Credit: Zach Stotland/ KTVB


Posted on April 27, 2013 at 1:09 PM

Updated yesterday at 1:20 PM

BOISE — Three of the 63 pit bulls rescued from a murder scene at a dog fighting operation in southern Idaho have been transferred to a rescue organization in California, according to the Idaho Humane Society.

The move marks the first step in moving the dogs into the care of people who can rehabilitate them, according to humane society staff.


Credit: Idaho Humane Society

Picture here are two of first three pitbulls to be transferred to a Los Angeles Pit Bull rescue organization in the wake of tragic

Spokesperson Hannah Parpart says pit bulls Helena, Hershey, and Granny are headed to Angel City Pit Bulls, a nonprofit rescue organization dedicated to creating a better future for the breed in Los Angeles.

Photo of enclosure  where dogs  were  found

Pilot Peter Roark with the nonprofit Dog is My Copilot organization was able to fly the pit bulls to Los Angeles on Friday.

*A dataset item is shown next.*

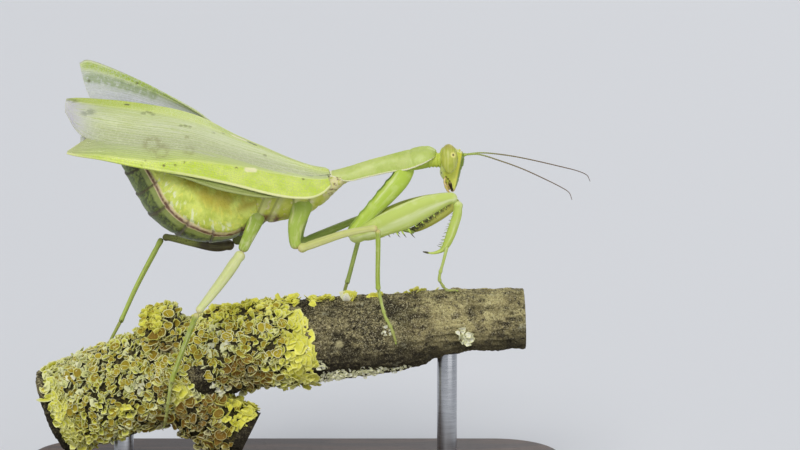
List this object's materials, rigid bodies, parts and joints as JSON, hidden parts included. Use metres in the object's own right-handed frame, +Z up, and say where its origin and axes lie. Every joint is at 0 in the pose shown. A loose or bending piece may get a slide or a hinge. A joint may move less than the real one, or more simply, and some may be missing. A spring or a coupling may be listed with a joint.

Unfortunately, the future wasn’t so bright for several other dogs.

Parpart said 11 of the pit bulls had to be euthanized due to dangerous behavior.

“We knew right from the get-go that there was a group we’d have to euthanize,” Parpart said, describing their behavior as “hyper focused” on fighting other dogs, and saying staff felt they wouldn’t be safe in homes.

The good news: Parpart says the humane society is trying to clear about 11 to 12 dogs for local adoption, but most won’t be ready to go until next weekend.

“We’re still talking to people and doing the match-making business,” Parpart said.

Those who want to contact the humane society about the adoption should call: (208) 342-3508

In the meantime, the Idaho Humane Society is still trying to find rescue organizations throughout the United States to accept the remaining 40 dogs, which are expected to need further behavioral help and socialization.